Recent market data shows a mixed picture for HDFC Bank when compared to rivals. As of late March 2026, HDFC Bank's Price-to-Earnings (P/E) ratio is around 15.5x-16.0x, similar to ICICI Bank (approx. 16.8x) but lower than Kotak Mahindra Bank (approx. 19.4x) and AU Small Finance Bank (approx. 28.2x). Its market value, over ₹11.5 trillion, is among the largest in private banking. However, this valuation has not led to matching stock performance. Over the last three years, HDFC Bank has seen almost no returns, a sharp contrast to ICICI Bank's approximate 14.20% annual growth rate. This lag is clear from HDFC Bank's share price drop in March 2026, losing nearly 10% in a week and nearing its 52-week low of ₹741-753. HDFC Bank has also lagged the broader sector, with one-year returns of -14.51% compared to positive sector returns. This long-term underperformance suggests recent governance issues may be worsening existing structural or integration problems, possibly linked to the HDFC Ltd merger in July 2023. Analyst views are divided; many recommend 'Buy' with price targets indicating potential gains, but some, like Weiss Ratings, have downgraded the stock to 'Sell' due to concerns.

Negative Viewpoints Emerge on Merger, Management

The lack of clear reasons for Chakraborty's resignation, despite official statements, supports a negative outlook. Reports indicate his departure stemmed from a boardroom clash over accountability and disagreements with CEO Sashidhar Jagdishan's management style, not just ethical differences. Chakraborty's calls for tighter oversight reportedly faced resistance from senior management, leading to a stalemate. His resignation letter also noted that the benefits of the HDFC Ltd merger had "yet to fully fructify," raising questions about the integration and its effect on business performance. The dismissal of three employees after an inquiry into a regulatory issue at the Dubai branch, linked to alleged Credit Suisse AT1 bond mis-selling, adds further concern, although the bank states these employees were not senior managers. Unlike rivals like ICICI Bank, which has shown stronger recent performance and higher Net Interest Margins (NIMs), HDFC Bank's NIM has fallen more sharply post-merger, possibly due to absorbing lower-yield mortgage assets. The bank's stock is trading below major moving averages, signaling a downward trend, and has seen a significant loss in market value, dropping over ₹56,000 crore in one week. The absence of specific details in Chakraborty's letter leaves investors uncertain about persistent underlying issues, despite the RBI's efforts to ensure confidence in the bank's stability.

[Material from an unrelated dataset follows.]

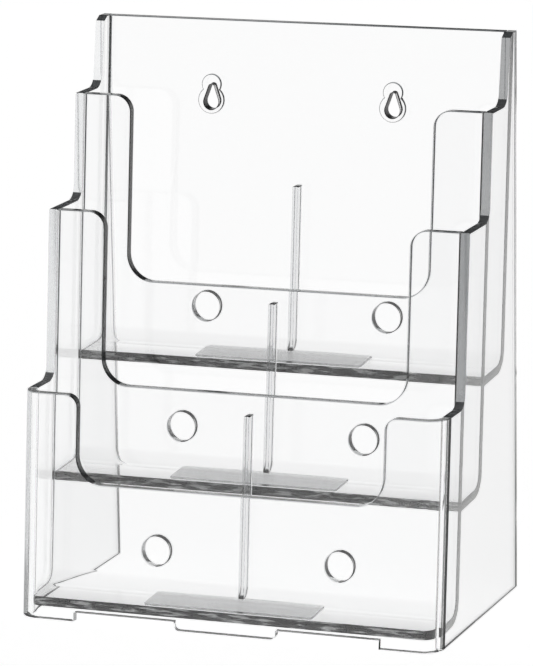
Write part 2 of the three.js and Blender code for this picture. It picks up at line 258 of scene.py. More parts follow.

Analyst Outlook Mixed, Confidence Hinges on Review

Despite recent price swings and governance questions, most analysts maintain a positive view, with ratings leaning toward 'Buy' or 'Moderate Buy'. Average 12-month price targets are between roughly ₹1,083 and ₹1,146, suggesting significant potential for growth. However, this optimism is balanced by mixed signals, including some 'Sell' ratings and a 'Neutral' AI analyst rating that notes weak stock chart trends despite strong financial results. How well the external law firms' review is conducted and the board's subsequent actions will be crucial in restoring investor confidence. The bank's success in managing post-merger integration issues and showing steady growth and better efficiency will greatly influence its stock performance in the coming quarters.